In August 2016, the leaders of Syria’s three largest churches signed a joint statement, asking the U.S. and the European Union to lift the sanctions on Syria.
They are waiting for our answer.
I wish I could end on a positive note. Alas, the Trump administration seems even more determined to use Syria as a chessboard for its battle with Iran than the Obama administration was. Under President Trump, the U.S. has bombed the Syrian government and its allies four separate times. The most recent bombings seem designed to prevent the Syrian army from retaking too much land from ISIS. According to one report, the CIA has begun a new round of funding for al Qaeda-linked rebel groups in Idlib, while asking those same rebels not to participate in peace talks. President Trump has embraced the regimes in Turkey and Saudi Arabia, in addition to calling for a new alliance to isolate Iran and “stamp out” the threat it poses. If these trends continue—or worse, if the U.S. gets drawn into a shooting war with Iran or Syria—there will be no peace in Syria, and no future for its Christians.

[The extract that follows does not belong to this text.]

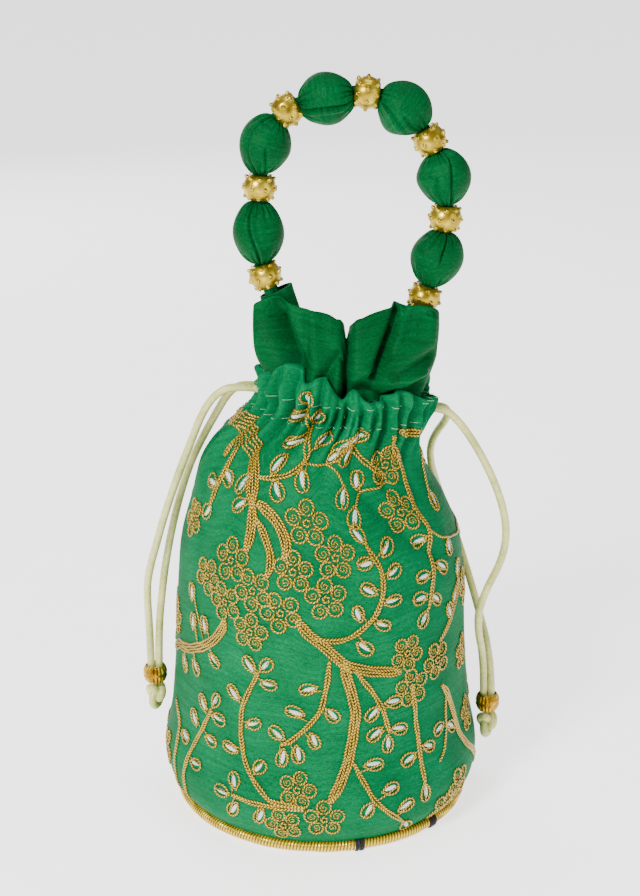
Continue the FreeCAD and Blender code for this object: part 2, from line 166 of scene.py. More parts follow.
def tube(bundle, path, normal, radius, sides=6, plies=0, pitch=1.5, ridge=0.0, flat=1.0, closed=False,
         hand=1):
    """A tube along a path, flattened along normal, with the spiral ridges of a twisted thread."""
    path = np.asarray(path, float)
    ahead = np.roll(path, -1, 0) - np.roll(path, 1, 0) if closed else np.gradient(path, axis=0)
    ahead = unit(ahead)
    side = unit(np.cross(ahead, normal))
    up = np.cross(side, ahead)
    run = np.concatenate([[0], np.cumsum(np.linalg.norm(np.diff(path, axis=0), axis=1))])
    turn = round_turn(sides)
    r = np.full((len(path), sides), float(radius))
    if plies:
        r = r * (1 + ridge * np.cos(plies * turn[None] - hand * 2 * math.pi * run[:, None] / pitch))
    if not closed:
        r[0] *= 0.15
        r[-1] *= 0.15
    ring = np.cos(turn)[None, :, None] * side[:, None] + flat * np.sin(turn)[None, :, None] * up[:, None]
    points = path[:, None] + r[..., None] * ring
    along = np.concatenate([run, [run[-1] + np.linalg.norm(path[0] - path[-1])]]) if closed else run
    bundle.grid(points, along, hand * np.linspace(0, 1, sides + 1), closed_u=closed, closed_v=True)


def hermite(x, xs, ys):
    """A smooth curve through the stations (xs, ys), read at x."""
    xs, ys = np.asarray(xs, float), np.asarray(ys, float)
    slope = np.gradient(ys, xs)
    i = np.clip(np.searchsorted(xs, x) - 1, 0, len(xs) - 2)
    h = xs[i + 1] - xs[i]
    t = np.clip((x - xs[i]) / h, 0, 1)
    return ((2 * t ** 3 - 3 * t ** 2 + 1) * ys[i] + (t ** 3 - 2 * t ** 2 + t) * h * slope[i]
            + (3 * t ** 2 - 2 * t ** 3) * ys[i + 1] + (t ** 3 - t ** 2) * h * slope[i + 1])


def wrap(angle):
    return (angle + math.pi) % (2 * math.pi) - math.pi


def stroke(a, b, points, width, depth):
    """A soft groove or ridge drawn along a polyline on a flat map, read at (a, b)."""
    best = np.full(np.broadcast(a, b).shape, 1e9)
    for (x0, y0), (x1, y1) in zip(points, points[1:]):
        dx, dy = x1 - x0, y1 - y0
        t = np.clip(((a - x0) * dx + (b - y0) * dy) / (dx * dx + dy * dy), 0, 1)
        best = np.minimum(best, np.hypot(a - x0 - t * dx, b - y0 - t * dy))
    return depth * np.exp(-(best / width) ** 1.6)


def thicken(made, thickness):
    """Gives the cloth its thickness (mm), inwards."""
    made.modifiers.new("thickness", "SOLIDIFY").thickness = thickness * MM


def piece_on(made, body, slot, *nodes):
    """Puts a finished piece on its body and hides the CAD nodes that it stands for; slot is not used."""
    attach(made, body)
    if nodes:
        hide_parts(*nodes)
    return made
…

The troubles aren’t likely to resolve anytime soon. But in the meantime, we—all of us—should be asking our leaders, our representatives, for three things:
- An end to all support for anti-Christian terrorist groups in Syria, their armed allies, and their supporters. A bipartisan group of legislators in the Senate and the House of Representatives has introduced a bill to do just that. Where does your representative stand on it?
- An end to the unilateral economic sanctions on Syria.
- A commitment to real talks with Russia and Iran to end the war in Syria, without political prerequisites.
Syria is complicated. But American Christians shouldn’t use that complexity as an excuse for silence.